Of that number, about 2,550 were in the process of being removed from voter rolls by the counties, a process that is required after someone does not vote for a certain period of time and does not respond to efforts to contact them.

Douglas Hill, the executive director of the County Commissioners Association of Pennsylvania, said counties have tried since then to contact the rest, but no data are available on what they found.

The total number of questioned registrations represented only a little more than one-tenth of 1 percent of the nearly 8.5 million people registered to vote in Pennsylvania.

What started this line of inquiry?

In the fall of 2016, during a legislative hearing on the integrity of the state’s voting systems, then-Secretary of State Pedro Cortes, a Democrat, acknowledged someone who is not a citizen “may inadvertently register” while getting or updating a driver’s license.

The registration problem stemmed from electronic touch screens in state driver’s license centers that were programmed to give users the option to register to vote while getting new or updated licenses. The system showed noncitizens the voter registration option, even though they had already provided information showing that they were not citizens, officials said.

Election officials said the glitch had existed since the start of the state’s motor voter system, which was first authorized in 1995.

The state Department of Transportation said it had fixed the glitch as of late 2017, installing a new touch-screen system in which a noncitizen would not see the motor voter screens at all.

Did they vote?

Possibly.

Department of State officials told lawmakers in 2017 that noncitizens may have cast 544 ballots illegally out of more than 93 million ballots in elections spanning 18 years in Pennsylvania.

The analysis covered 35 primary and general elections from 2000 through 2017.

The illegal ballots were apparently cast by noncitizens who later reported themselves as having mistakenly registered, the department said.

The department had said at the time the figure could drop as it continued to analyze information it received from counties.
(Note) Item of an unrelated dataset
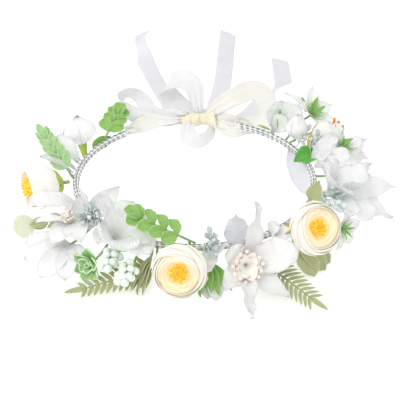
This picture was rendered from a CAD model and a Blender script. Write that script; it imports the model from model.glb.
"""Flower crown: cloth blooms, berries and leaves on a bound hoop, tied behind with a satin bow."""

import logging
import math
from dataclasses import dataclass, field, replace
from enum import Enum
from typing import Callable, Sequence

import bpy
import numpy as np
from mathutils import Matrix, Vector


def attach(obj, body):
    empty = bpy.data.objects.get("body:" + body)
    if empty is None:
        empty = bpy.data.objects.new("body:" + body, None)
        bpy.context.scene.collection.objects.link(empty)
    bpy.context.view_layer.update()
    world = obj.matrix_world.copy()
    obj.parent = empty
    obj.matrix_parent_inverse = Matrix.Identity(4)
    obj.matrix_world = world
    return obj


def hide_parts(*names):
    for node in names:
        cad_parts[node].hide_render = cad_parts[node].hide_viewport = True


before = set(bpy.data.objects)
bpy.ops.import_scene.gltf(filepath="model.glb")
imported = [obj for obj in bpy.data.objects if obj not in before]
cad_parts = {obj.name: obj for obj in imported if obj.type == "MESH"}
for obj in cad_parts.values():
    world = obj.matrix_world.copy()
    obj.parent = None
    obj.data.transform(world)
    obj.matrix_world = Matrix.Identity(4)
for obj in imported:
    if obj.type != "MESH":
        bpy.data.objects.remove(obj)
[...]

It said this week it has no updated figure.

The 100,000 claim

A Republican election official from Philadelphia told a state Senate committee hearing in December 2017 that the Department of State had found more than 100,000 matches when comparing driver’s license numbers with noncitizens’ designations to voter records with driver’s license numbers.

Pennsylvania election officials deny producing that figure, and disputed it, saying “it is not a credible figure and there is no reason to believe it to be accurate.”

Still, the figure was repeated in news stories and in a lawsuit in federal court by the conservative Public Interest Legal Foundation, accusing the state of violating the National Voter Registration Act by blocking its access to records of Pennsylvania’s efforts to identify and remove noncitizens from voter registration lists.

The Philadelphia election official, Al Schmidt, went on to tell the committee the actual number of noncitizens registered to vote may be lower, in testimony the lawsuit did not cite.

Similar processes have played out in several other states, including Texas, in recent days.

In Florida several years ago, state officials initially found 180,000 people suspected of being noncitizens registered to vote, but later produced a revised list of 198 names of possible noncitizens.